**Entries with model source code**

[START]

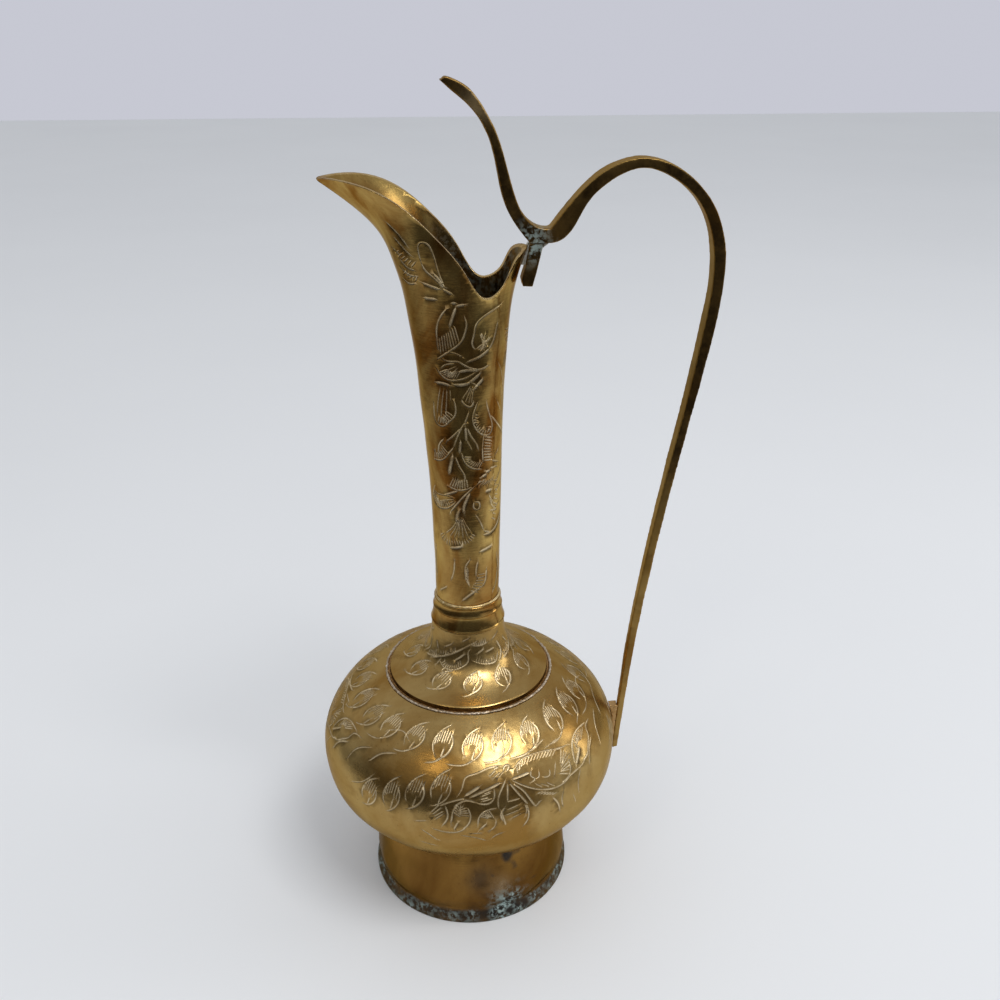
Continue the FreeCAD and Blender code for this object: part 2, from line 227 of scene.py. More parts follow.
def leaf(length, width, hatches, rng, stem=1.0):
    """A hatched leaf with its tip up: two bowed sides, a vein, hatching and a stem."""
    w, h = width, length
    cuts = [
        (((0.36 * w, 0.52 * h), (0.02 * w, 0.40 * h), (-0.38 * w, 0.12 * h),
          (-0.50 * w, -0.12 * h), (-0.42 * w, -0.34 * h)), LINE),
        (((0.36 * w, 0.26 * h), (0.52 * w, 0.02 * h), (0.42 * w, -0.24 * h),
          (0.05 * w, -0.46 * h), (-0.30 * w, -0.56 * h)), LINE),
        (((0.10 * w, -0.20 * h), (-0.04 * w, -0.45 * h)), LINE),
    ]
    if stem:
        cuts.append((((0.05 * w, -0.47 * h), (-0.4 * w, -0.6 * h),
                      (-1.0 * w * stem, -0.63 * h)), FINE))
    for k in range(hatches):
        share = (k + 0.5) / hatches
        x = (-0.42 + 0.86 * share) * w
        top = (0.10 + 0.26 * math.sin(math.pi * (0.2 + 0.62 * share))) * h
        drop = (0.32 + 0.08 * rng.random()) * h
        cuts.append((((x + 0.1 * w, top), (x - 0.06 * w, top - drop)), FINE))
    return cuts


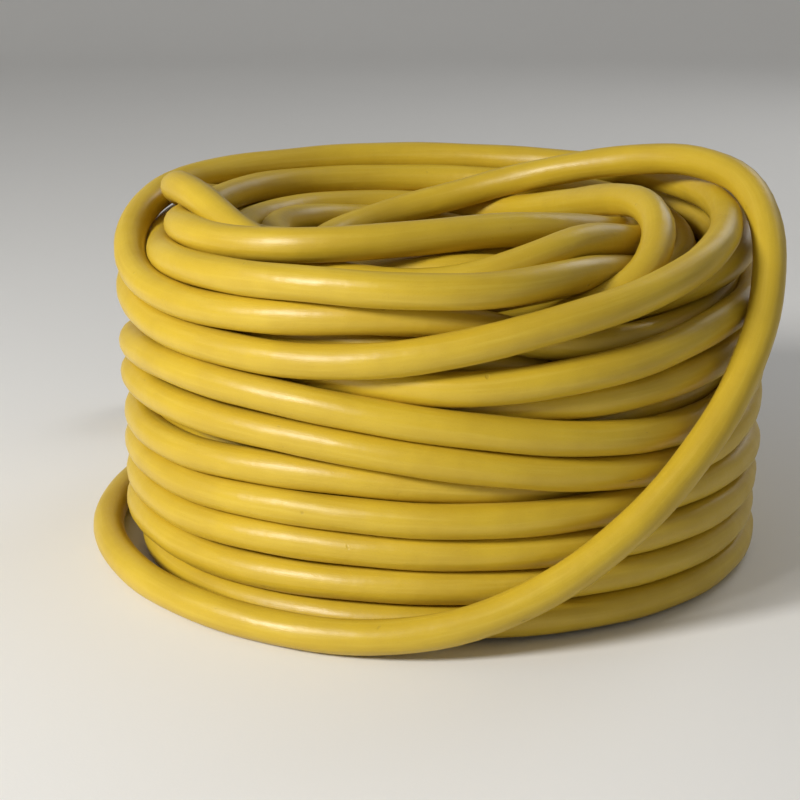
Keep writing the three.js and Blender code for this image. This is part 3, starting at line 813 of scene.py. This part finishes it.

[END]

**WHAT IS REQUIRED**
Reproduce the complete data exactly as presented above.

**CORRECT RESULT**
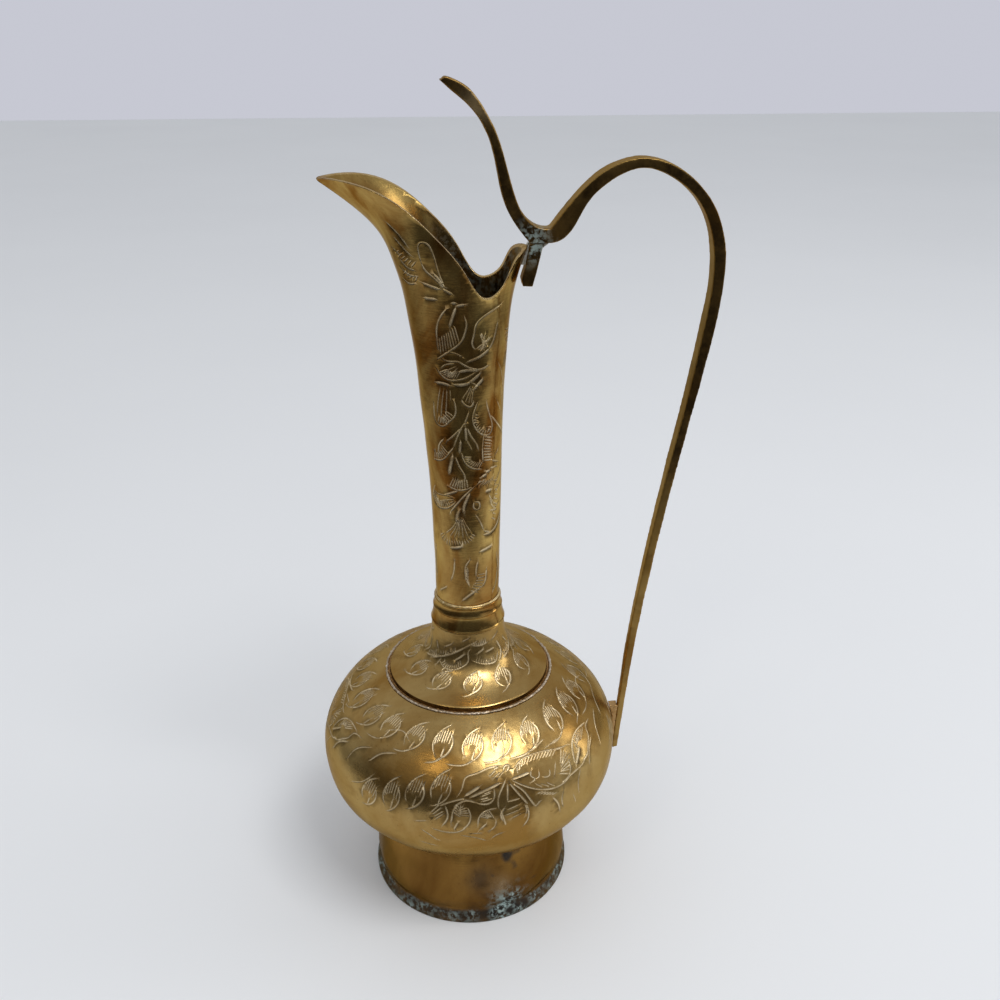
Continue the FreeCAD and Blender code for this object: part 2, from line 227 of scene.py. More parts follow.
def leaf(length, width, hatches, rng, stem=1.0):
    """A hatched leaf with its tip up: two bowed sides, a vein, hatching and a stem."""
    w, h = width, length
    cuts = [
        (((0.36 * w, 0.52 * h), (0.02 * w, 0.40 * h), (-0.38 * w, 0.12 * h),
          (-0.50 * w, -0.12 * h), (-0.42 * w, -0.34 * h)), LINE),
        (((0.36 * w, 0.26 * h), (0.52 * w, 0.02 * h), (0.42 * w, -0.24 * h),
          (0.05 * w, -0.46 * h), (-0.30 * w, -0.56 * h)), LINE),
        (((0.10 * w, -0.20 * h), (-0.04 * w, -0.45 * h)), LINE),
    ]
    if stem:
        cuts.append((((0.05 * w, -0.47 * h), (-0.4 * w, -0.6 * h),
                      (-1.0 * w * stem, -0.63 * h)), FINE))
    for k in range(hatches):
        share = (k + 0.5) / hatches
        x = (-0.42 + 0.86 * share) * w
        top = (0.10 + 0.26 * math.sin(math.pi * (0.2 + 0.62 * share))) * h
        drop = (0.32 + 0.08 * rng.random()) * h
        cuts.append((((x + 0.1 * w, top), (x - 0.06 * w, top - drop)), FINE))
    return cuts


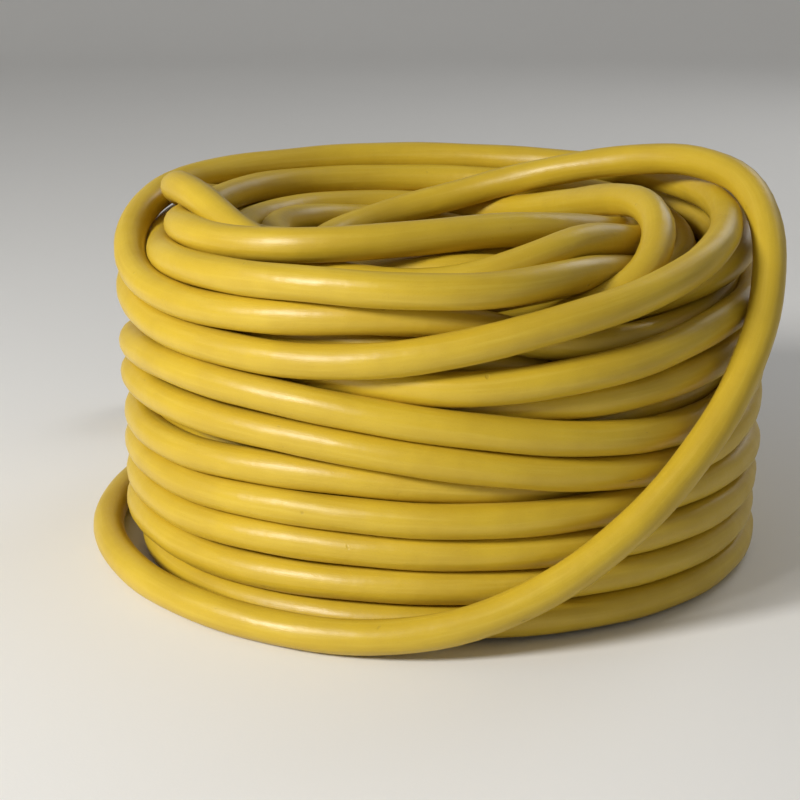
Keep writing the three.js and Blender code for this image. This is part 3, starting at line 813 of scene.py. This part finishes it.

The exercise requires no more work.